State Sen. Conrad Appel and state Rep. Steve Carter, heads of their respective chambers’ committee on education, have given notice they plan to file legislation to tie some funding to higher education to performance of schools. Institutions would be divided into five tiers depending on mission, then evaluated and compared to regional peer institutions on a metric such as graduation rate, with funding decisions based upon relative performance. Carter asserts the necessity of this addition due to the GRAD Act standards, which are a series of institution-set goals that must be met to allow an increase of up to 10 percent in tuition without legislative approval, are too easy manipulable by colleges.

To increase flexibility and incentives, the proposed legislation would remove that necessity of Legislative tuition increase approval. Louisiana is the only state where its legislature must otherwise give approval for tuition increases, and by a two-thirds vote of the body no less. This and other restrictions on tuition autonomy exercised by universities have created some perverse incentives to dampen efficiency efforts, but the thinking to date has been against giving universities free hand with tuition without assurances of accountability. The intent behind this legislation signals with this additional accountability measure that there is legislator comfort with giving up its stranglehold.

The concept is sound. Louisiana continues to suffer from relatively low completion rates even as the institution of the GRAD Act and its successor has provided incentive to tick them upwards. This occurs in large part from an endogenous factor – a funding system that historically encouraged more pumping up student credit hours enrolled to gain resources than in ensuring a quality, relevant education – and an exogenous factor – the exceptionally poor quality of elementary and secondary education that has only begun to be addressed in the past 15 years (the first cohort of students whose entire pre-higher education academic career has been in this timeframe only now is entering college, but keep in mind the large portion of the state’s college population is nontraditional students who in part or entirely have been unexposed to the reform environment) that made Louisiana high school graduates/General Equivalency Diploma recipients disproportionately unprepared for work at the level of higher education. By dangling this carrot, greater incentive is placed upon outcomes than on inputs.

It’s the execution that can be tricky.

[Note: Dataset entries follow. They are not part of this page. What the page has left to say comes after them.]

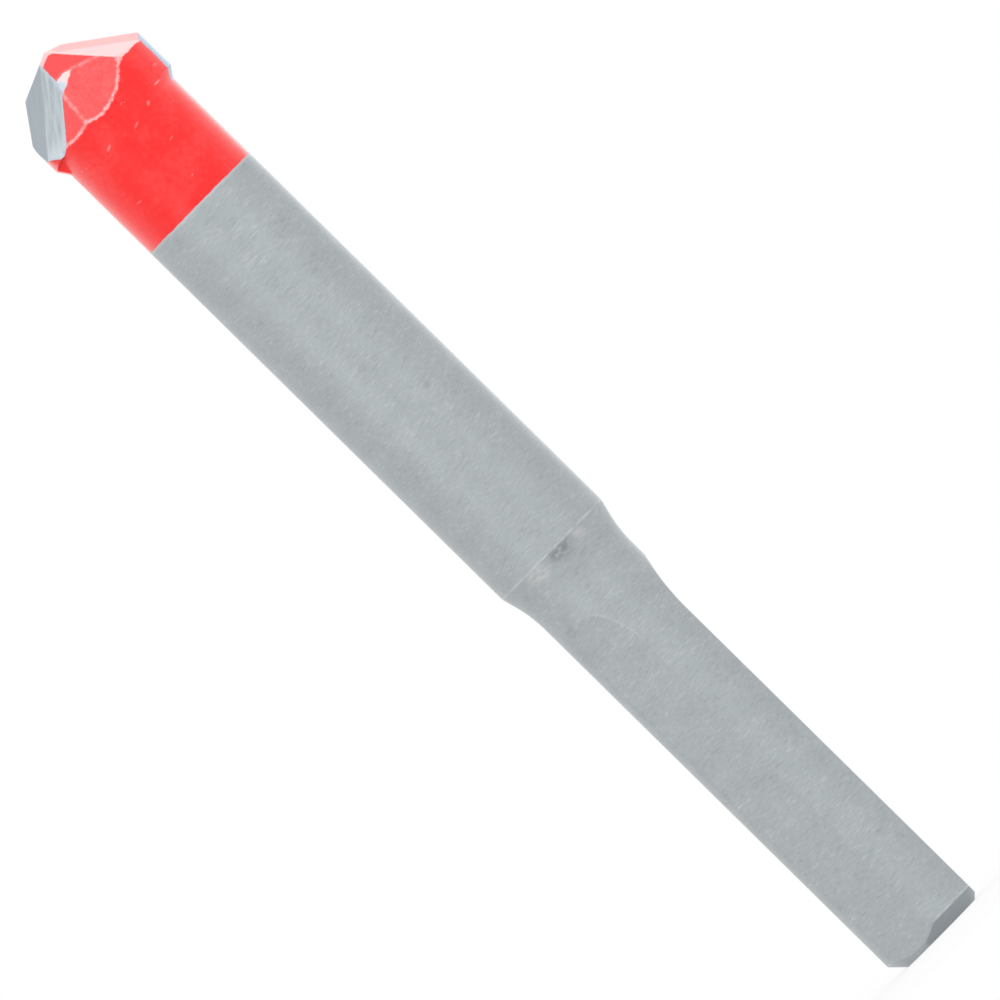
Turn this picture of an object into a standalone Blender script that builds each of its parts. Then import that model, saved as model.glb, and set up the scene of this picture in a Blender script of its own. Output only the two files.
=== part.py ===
"""Glass and tile drill bit: a carbide head with two cutting margins, brazed to a turned steel shank.

The shank has three flats. The bit stands on its shank end, as on a bench. Its axis is Z, the point is up,
and the origin is the centre of the end face. Turned positions round the axis are degrees from -Y, the
front, towards +X.
Run it with: blender --background --python part.py, or from the text editor. Lengths are metres.
"""

from collections import namedtuple
from math import atan, cos, pi, radians, sin, sqrt, tan

import bmesh
import bpy
from mathutils import Matrix, Vector

MM = 0.001

# Lengths along the bit
OVERALL_LENGTH = 101.6 * MM  # four inches, point to shank end
HEAD_LENGTH = 8.9 * MM  # point to the brazed joint
PAINT_LENGTH = 17.5 * MM  # point to the edge of the red lacquer
BODY_LENGTH = 57.4 * MM  # point to the shoulder
FLAT_LENGTH = 33.2 * MM  # full-depth part of each flat, from the shank end

# Diameters
HEAD_DIAMETER = 12.7 * MM  # the half-inch hole, over the two cutting margins
BODY_DIAMETER = 11.4 * MM
SHANK_DIAMETER = 10.0 * MM

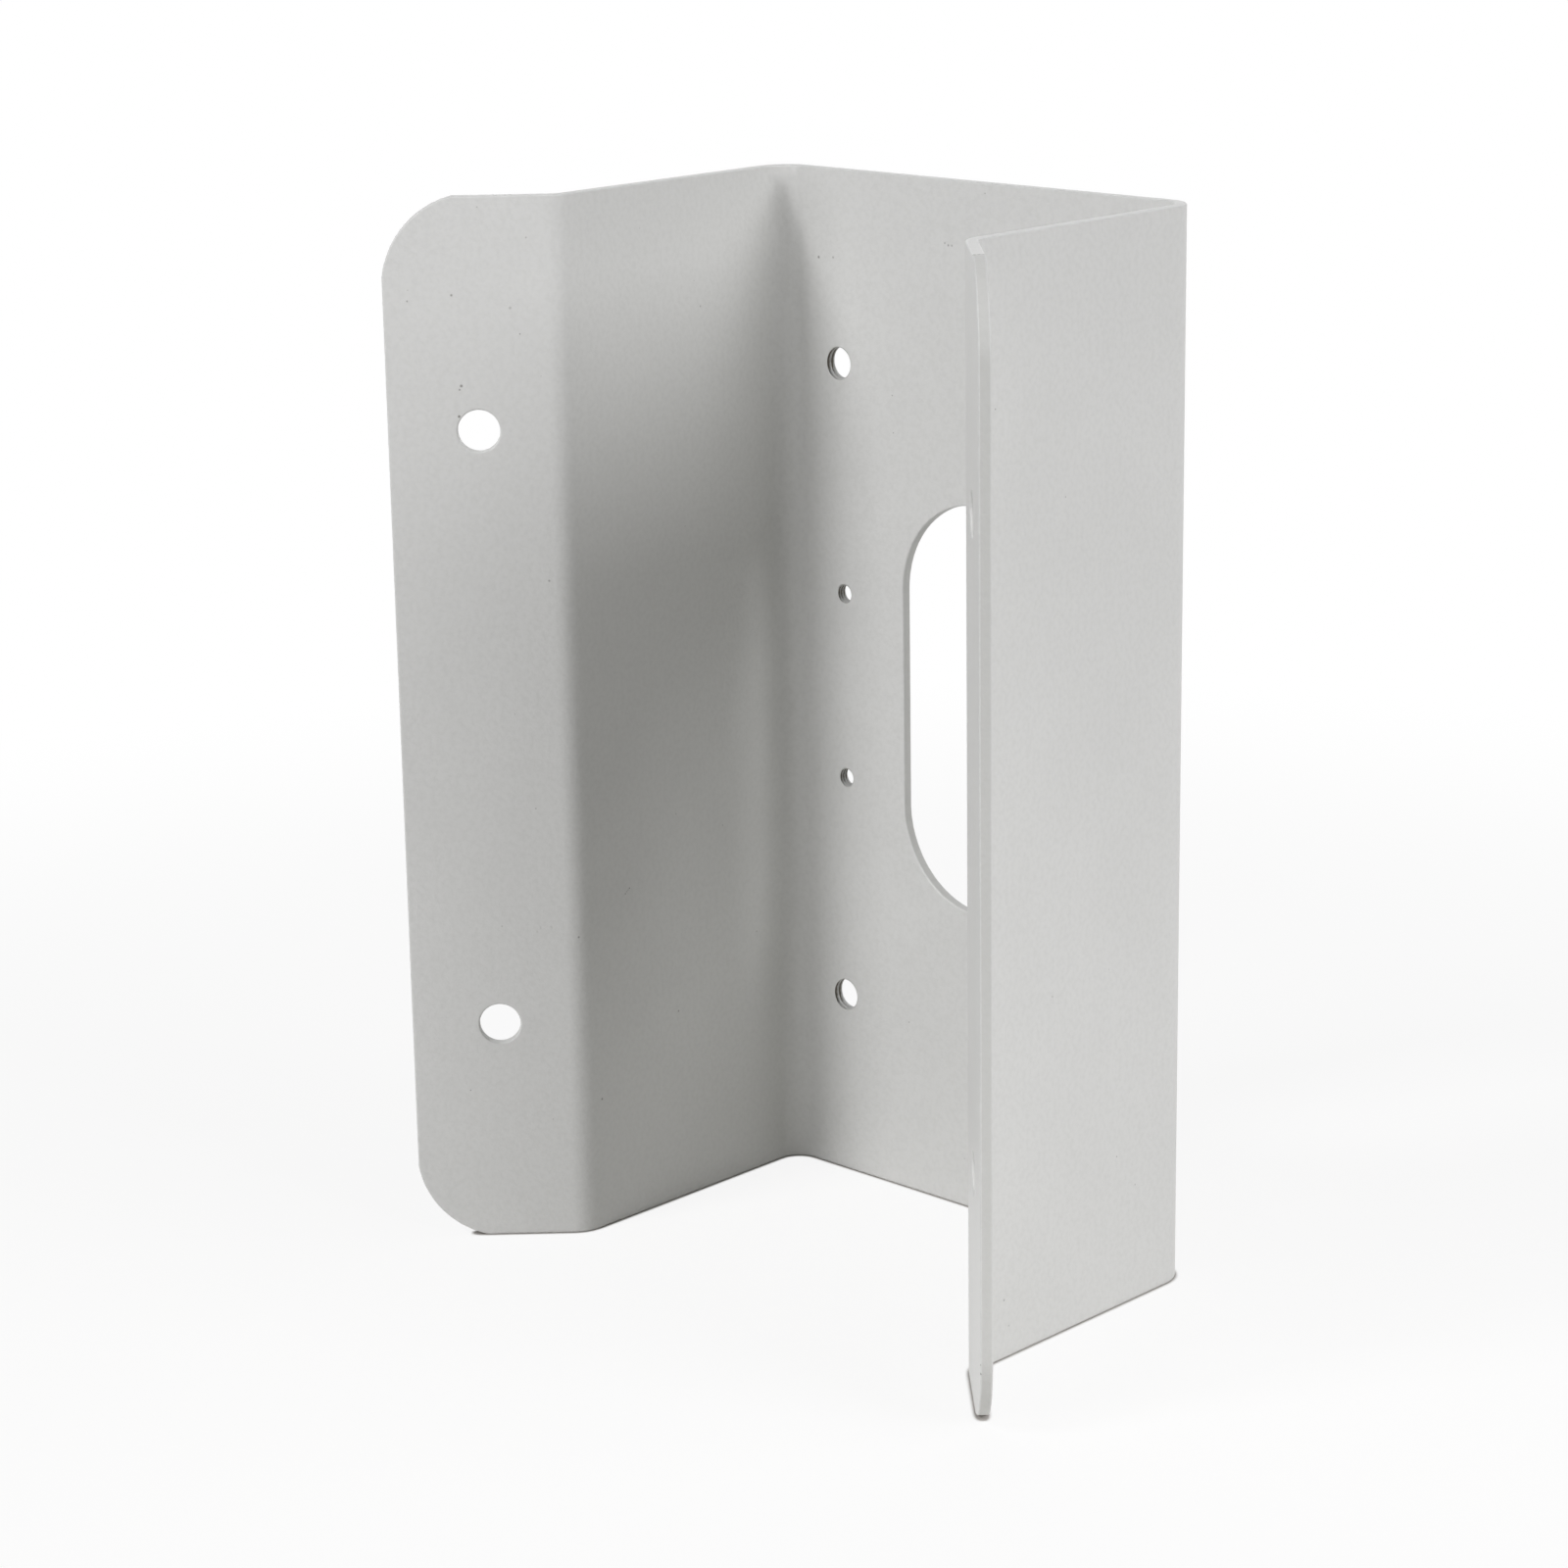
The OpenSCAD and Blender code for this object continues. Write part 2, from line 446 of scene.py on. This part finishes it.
# %% Rims of the outline and the openings
# Grooves deeper than this share are drawn dark, as painted shade, and on the lower side, where light falls
# in, they keep the paint's colour, as painted light.
SHADED_GROOVE_DEPTH = 0.35
LIT_SIDE_PAINT = 1.3
LIT_SIDE_START = 0.3
edge_finish = np.full((2 * ROUND_STEPS - 1, 1), PAINTED)
edge_finish[ROUND_STEPS - 1] = CUT


def outline_rim():
    """The cut edge all round the blank."""
    rings = [fold_sheet(*outline(inset).T, depth) for inset, depth in zip(edge_inset, edge_depth)]
    return patch(np.stack(rings), edge_finish, closed=True)


def opening_rim(opening):
    """The wall of one opening, plain or with its thread."""
    across, up = blank(PAINT_ROUND)
    span = block(opening, across, up)
    around = np.stack([border(across[span]), border(up[span])], -1)
    depths, finish = edge_depth, edge_finish
    insets = np.broadcast_to(edge_inset[:, None], (len(depths), len(around)))
    if opening.pitch:
        depths = np.linspace(0, SHEET, THREAD_STEPS + 1)
        turn = np.arctan2(around[:, 1] - opening.up, around[:, 0] - opening.across)
        cut = groove(turn[None, :], depths[:, None], opening.pitch)
        insets = mouth_inset(depths)[:, None] + THREAD_DEPTH * opening.pitch * cut
        # Painted light and shade: the lower side of the hole keeps paint colour deeper into the grooves.
        pale_groove_depth = SHADED_GROOVE_DEPTH + LIT_SIDE_PAINT * np.clip(-np.sin(turn) - LIT_SIDE_START, 0, None)
        finish = np.where((cut[1:] + cut[:-1]) / 2 > pale_groove_depth, TAPPED, PAINTED)
    rings = [opening_outline(opening, around, opening.radius + inset[:, None]) for inset in insets]
    rings = np.stack(rings)
    return patch(fold_sheet(rings[..., 0], rings[..., 1], depths[:, None]), finish, closed=True)


rims = [outline_rim()] + [opening_rim(opening) for opening in openings]
print(len(rims), "rims,", sum(len(faces) for _, faces, _ in rims), "faces")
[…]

Even as Carter perceives the GRAD Act system as too easily gamed, the same subversion can occur using a metric such as graduation rate compared to peers. It’s the easiest thing in the world in response to this for schools to find surreptitious ways to ease off on quality and/or inflate grade point averages, thereby flunking fewer students, and up goes the rate. (Or even overt prodding, as I and another instructor at another institution learned.) When we speak of using graduation rate as a metric, it’s not that any old kind of graduation can be used, but graduation of quality students from quality instruction.

There are two forces that operate on the higher education environment that can work against a downward draft against standards. Accreditation by regional organizations is not one of them. This merely looks for a certain set of considered best practices present and does not attempt to evaluate quality in terms of things like amount of useful knowledge imparted and level of critical thinking attained, but more whether there ways to measure these things by institutionally-set standards, and is more of a bureaucratic marker than anything else.

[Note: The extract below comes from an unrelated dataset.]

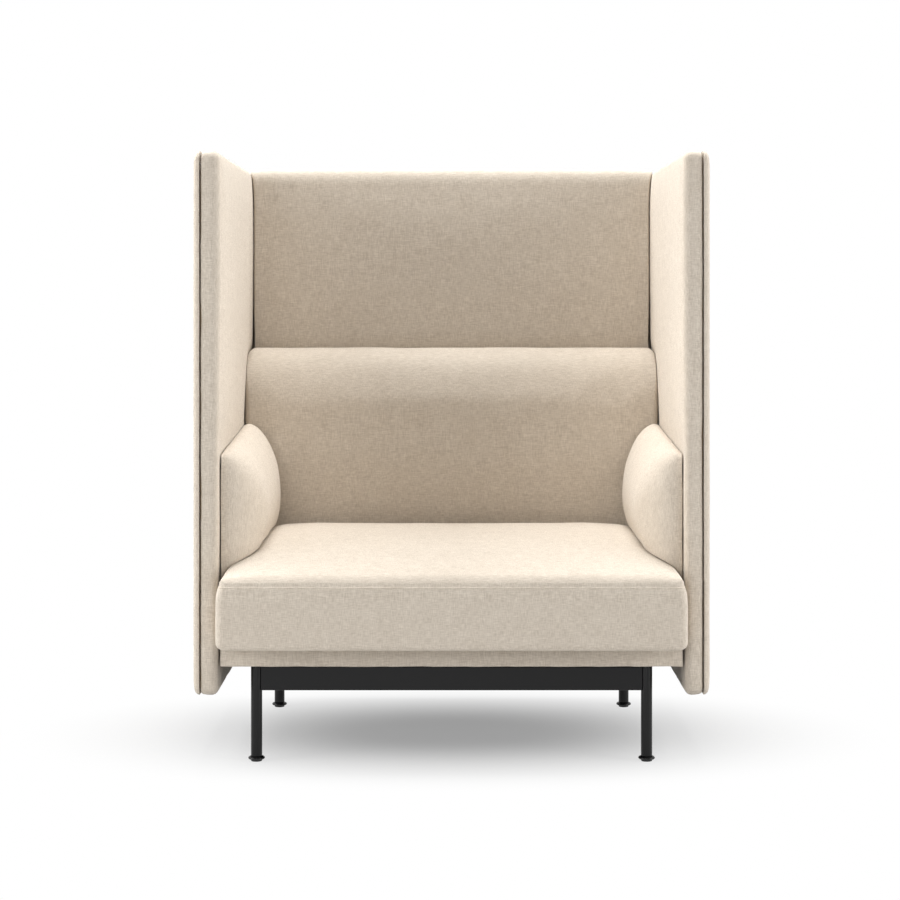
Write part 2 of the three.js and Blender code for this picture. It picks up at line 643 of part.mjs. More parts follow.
function lumbarBody() {
  const a = seatHalfWidth;
  const b = (LUMBAR_TOP - zCushions) / 2;
  const zMiddle = (LUMBAR_TOP + zCushions) / 2;
  return pad(LUMBAR_GRID_SHARES, LUMBAR_HEIGHT_SHARES, [], (s, t, h) => {
    const [u, v] = roundCorner(a * (2 * s - 1), b * (2 * t - 1), a, b, LUMBAR_CORNER);
    const z = zMiddle + v;
    const sideRoll = LUMBAR_SIDE_ROLL * (1 - swell(a - Math.abs(u), LUMBAR_SIDE_ROLL));
    const y = h === 1 ? yLumbarFace + Math.max(lumbarRoll(z), sideRoll) : yBackFace - FIT;
    return [u, y, z];
  });
}

function lumbarCushion() {
  return lumbarBody().subtract(sidePadCutter(-1)).subtract(sidePadCutter(1));
}

// A pad with a flat back on the screen and a swelling face, as thick at its edges as its seams stand off.
// Its foot is shaped by the seat cushion below.
function armPad(side) {
  const [y0, y1] = [yScreens + ARM_FRONT_SETBACK, yLumbarFace - FIT];
  const z0 = SEAT_SEAM_HEIGHT + FIT;
  const made = pad(ARM_GRID_SHARES, ARM_GRID_SHARES, [], (s, t, h) => {
    const across = side > 0 ? 1 - s : s;
    const y = y0 + (y1 - y0) * across;
    const zTop = ARM_FRONT_TOP + (ARM_REAR_TOP - ARM_FRONT_TOP) * across;
    const z = z0 + (zTop - z0) * t;
    const along = swell(y - y0, ARM_FRONT_REACH) * swell(y1 - y, ARM_REAR_REACH);
    const up = swell(z - z0, ARM_FOOT_REACH) * swell(zTop - z, ARM_TOP_REACH);
    const thick = ARM_SEAM_GAP + (ARM_SWELL - ARM_SEAM_GAP) * ridged(along, up, ARM_RIDGE_POWER);
    return [side * (xInner - FIT - h * thick), y, z];
  });
  const seat = seatCushion();
  const clear = [-FIT, FIT].flatMap((dx) => [-FIT, FIT].map((dy) => seat.translate([dx, dy, FIT])));
  return [...clear, sidePadCutter(side)].reduce((arm, cut) => arm.subtract(cut), made);
}

// The chair

const chair = new THREE.Group();

function addPiece(name, made, finish) {
  const material = new THREE.MeshStandardMaterial({ name: finish, ...FINISHES[finish] });
  const mesh = new THREE.Mesh(geometryOf(made), material);
  mesh.name = name;
  chair.add(mesh);
}

addPiece("seat_cushion", seatCushion(), "fabric");
addPiece("lower_back_cushion", lumbarCushion(), "fabric");
addPiece("back_screen_pad", backPad(), "fabric");
addPiece("back_screen_skin", backSkin(), "fabric");
addPiece("back_screen_core", backCore(), "plywood");
addPiece("base_front_rail", frontRail(), "beech");
addPiece("base_rear_rail", rearRail(), "beech");
addPiece("base_front_cover", frontCover(), "fabric");
addPiece("base_dust_cloth", dustCloth(), "dustCloth");
addPiece("front_beam", crossBeam(yFrontLegs), "powderCoat");
addPiece("rear_beam", crossBeam(yRearLegs), "powderCoat");

for (let i = 0; i < STRAP_COUNT; i++) {
  addPiece(`seat_strap_${i + 1}`, strap((i - (STRAP_COUNT - 1) / 2) * strapPitch), "webbing");
}

for (const [side, sideName] of [[-1, "left"], [1, "right"]]) {
  addPiece(`${sideName}_arm_pad`, armPad(side), "fabric");
  addPiece(`${sideName}_screen_pad`, sidePad(side), "fabric");
  addPiece(`${sideName}_screen_skin`, sideSkin(side), "fabric");
  addPiece(`${sideName}_screen_core`, sideCore(side), "plywood");
  addPiece(`base_${sideName}_rail`, sideRail(side), "beech");
  addPiece(`base_${sideName}_cover`, sideCover(side), "fabric");
  addPiece(`${sideName}_bearer`, bearer(side), "beech");
  addPiece(`${sideName}_beam`, sideBeam(side), "powderCoat");
  yScreenBolts.forEach((y, i) => {
    addPiece(`${sideName}_screen_bolt_${["front", "rear"][i]}`, screenBolt(side, y), "zinc");
  });
  cornerBoltHeights.forEach((z, i) => {
    addPiece(`${sideName}_corner_bolt_${["lower", "upper"][i]}`, cornerBolt(side, z), "zinc");
  });
  for (const [front, frontName, y] of [[1, "front", yFrontLegs], [-1, "rear", yRearLegs]]) {
    const corner = `${frontName}_${sideName}`;
    const x = side * xLeg;
    addPiece(`${corner}_leg`, leg(x, y), "powderCoat");
    addPiece(`${corner}_plate`, cornerPlate(side, front), "powderCoat");
    addPiece(`${corner}_plate_bolt`, plateBolt(side, front), "zinc");
    addPiece(`${corner}_levelling_foot`, levellingFoot(x, y), "powderCoat");
    addPiece(`${corner}_glide_pad`, glidePad(x, y), "nylon");
  }
}

export default chair;
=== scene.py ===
"""High back acoustic lounge chair: upholstery, steel underframe and finishes, made around the fixed frame.

Lengths are in metres. X runs across the chair, +Y towards its back and +Z up. Left and right are as seen
from the front. Sizes that the frame holds are read from it.
"""

import math

import bpy
import numpy as np
from bpy.props import FloatProperty, FloatVectorProperty, PointerProperty
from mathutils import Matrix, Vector


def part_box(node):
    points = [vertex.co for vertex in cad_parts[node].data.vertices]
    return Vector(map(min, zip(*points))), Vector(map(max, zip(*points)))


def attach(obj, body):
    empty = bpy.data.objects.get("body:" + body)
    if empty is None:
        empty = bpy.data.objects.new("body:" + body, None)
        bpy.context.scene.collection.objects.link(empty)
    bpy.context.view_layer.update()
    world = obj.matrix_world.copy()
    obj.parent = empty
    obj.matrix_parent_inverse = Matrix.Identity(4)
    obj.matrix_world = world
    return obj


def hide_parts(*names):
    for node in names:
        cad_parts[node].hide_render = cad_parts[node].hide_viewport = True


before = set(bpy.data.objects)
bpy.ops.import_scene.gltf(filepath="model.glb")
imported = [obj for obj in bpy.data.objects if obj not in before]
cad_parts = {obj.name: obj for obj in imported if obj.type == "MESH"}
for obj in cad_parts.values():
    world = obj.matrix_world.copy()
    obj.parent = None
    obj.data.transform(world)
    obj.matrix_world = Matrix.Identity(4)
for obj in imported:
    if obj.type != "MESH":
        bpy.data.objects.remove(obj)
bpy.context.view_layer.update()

bl_info = {
    "name": "High Back Lounge Chair",
    "version": (1, 0, 0),
    "blender": (4, 5, 0),
    "location": "3D View > Sidebar > Lounge Chair",
    "description": "Upholstery, steel underframe and finishes of a high back acoustic lounge chair",
    "category": "Add Mesh",
}

MM = 0.001
ROOT = "chair"
SIDES = (("left", -1), ("right", 1))
CORNERS = tuple(f"{end}_{side}" for side, _ in SIDES for end in ("front", "rear"))
BACK, WALL, FRONT = range(3)  # the two sheets of a closed pad, and the wall that joins them
SHARP_EDGE = math.radians(40)  # steel edges that turn by more than this are shaded sharp
SHARP_FOLD = math.radians(60)


def linear(hex_colour):
    """An sRGB colour written as 0xRRGGBB, as linear values from 0 to 1."""
    channels = [(hex_colour >> shift & 255) / 255 for shift in (16, 8, 0)]
    return tuple(c / 12.92 if c <= 0.04045 else ((c + 0.055) / 1.055) ** 2.4 for c in channels)


# Sizes and colours that a user would change


def length(name, description, default):
    return FloatProperty(name=name, description=description, default=default, min=0, unit="LENGTH")


def ratio(name, description, default):
    return FloatProperty(name=name, description=description, default=default, min=0)


def colour(name, description, hex_colour):
    return FloatVectorProperty(
        name=name, description=description, default=linear(hex_colour), subtype="COLOR", min=0, max=1
    )


def power(name, description, default):
    return FloatProperty(name=name, description=description, default=default, min=0, unit="POWER")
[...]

One is competition. Private schools have provided some, but traditionally serve a somewhat different marketplace of students. More recently, the advent of for-profit institutions has provided a serious competition even though they typically charge more and graduate at lower rates than public schools, as they have captured 9.5 percent of the total student market (actually down because of the recession/near-recession faced over the past five years). More challengingly, they offer the highest-interest programs, such as in criminal justice or business, that are the most easily tied to defined career opportunities, which attract the greatest attention from students and employers. Thus, the more attractive these schools become by demonstrated placement ability, where employers are motivated to hire quality graduates, the more pressure is placed upon public institutions to respond and replicate.

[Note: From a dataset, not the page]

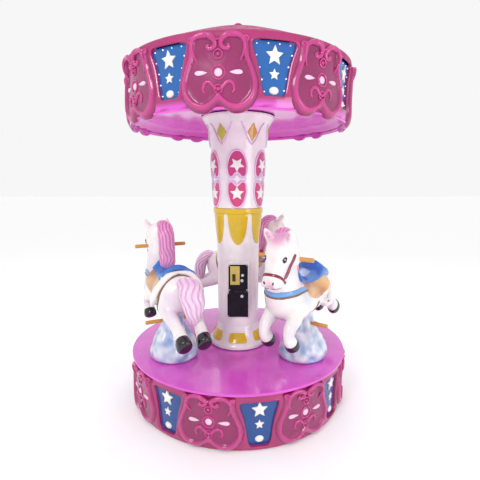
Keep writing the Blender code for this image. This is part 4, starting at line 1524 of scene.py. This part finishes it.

The other is licensing. Certain professions such as engineering and architecture for holders of these degrees to practice must pass a licensing test. Assuming these professions continue to want to attract competent, if not quality members, they have incentives to keep up standards on the exams, forcing schools to follow along. (By contrast, teaching certificates in most states measure only craft, not subject area knowledge where it is assumed that comes by virtue of curriculum requirements completed.)

So, in keeping up standards, public institutions face more pressure in some areas than in others to maintain standards. In some others, the pressures are reduced but present. For example, in the sciences employers can get a pretty good idea about graduate quality in their vetting processes for employment and subsequent performance of those hired, so market pressures should bear on schools: word gets out among employers and prospective students about program quality, where lower-quality programs would attract fewer students because of reduced employer attention or salary offers. But in others, particularly in the area of arts and humanities, there’s little connection if any to a defined career path and to a substantive knowledge or skill base evaluable by prospective employers. While that does not mean that these graduates are less employable it does mean that it’s more difficult from the outside to assess their quality and thereby decouples program quality from quality demanded in the marketplace.

Thus, it becomes more tempting for an institution to set up an incentive system where weak students get funneled into undemanding programs in a bid to boost graduation rates. That’s the danger these bill authors face, and, on the surface, there’s not much that can be done about that.

At the same time, another trend actually may mitigate this possibility but at the expense of mooting to perhaps a large degree the intent of the law. The latest budget cuts the state’s appropriation into higher education to an all-time low; only 10.58 percent of its appropriation is planned to come from the general fund. While this reduces the pot of money over which gamesmanship may occur, it also reduces the effect of the incentive. Even if somehow all of the statutorily dedicated funds also could be tied into this kind of performance measure, which seems unlikely what they are and from where the money will come, just under 40 percent, this still may not provide much leverage. As the authors say only something around a third of the state share would be up for grabs under their formulation, that means at most just 13 percent or so of the budgeted total would be usable for incentive purposes.

Therefore, the effectiveness of the measure really comes down to how well it will be able to ensure not just graduation, but graduation with quality. Altering this metric, adding others potentially, and/or specifying controls to present subversion of their goal are things that need to find their way into the final version of the bill for it to work as intended.